The transverse thermal conductivity of 2D-SiCf/SiC composites

The Hasselman–Johnson (H–J) model for predicting the effective transverse thermal conductivity (Keff) of a 2D-SiCf/SiC composite with a fiber-matrix thermal barrier was assessed experimentally and by comparison to numerical FEM predictions. Agreement within 5% was predicted for composites with simple unidirectional or cross-ply architectures with fiber volume fractions of 0.5 or less and with fiber-to-matrix conductivity ratios less than 10. For a woven 2D-SiCf/SiC composite, inhomogeneous fiber packing and numerous direct fiber–fiber contacts would introduce deviations from model predictions.
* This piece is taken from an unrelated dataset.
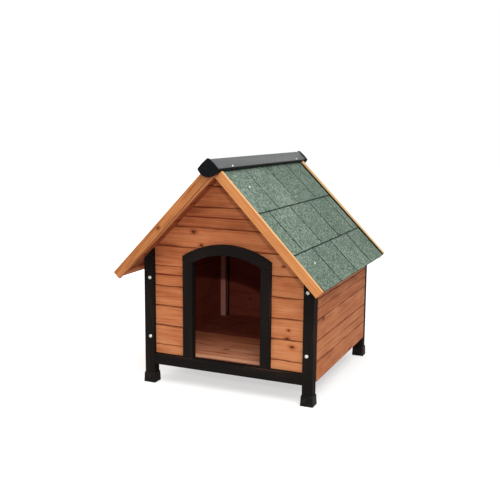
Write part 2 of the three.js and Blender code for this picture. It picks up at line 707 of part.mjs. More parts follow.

However, the analytic model should be very appropriate to examine the degradation in Keff in 2D-woven composites due to neutron irradiation or due to other mechanical or environmental treatments. To test this possibility, expected effects of irradiation on Keff were predicted by the H–J model for a hypothetical 2D-SiCf/SiC composite made with a high conductivity fiber and a CVI-SiC matrix. Before irradiation, predicted Keff for this composite would range from 34 down to 26 W/(m K) at 200 and 1000 °C, respectively. After irradiation to saturation doses at 200 or 1000 °C, the respective Keff-values are predicted to decrease to 6 or 10 W/(m–K).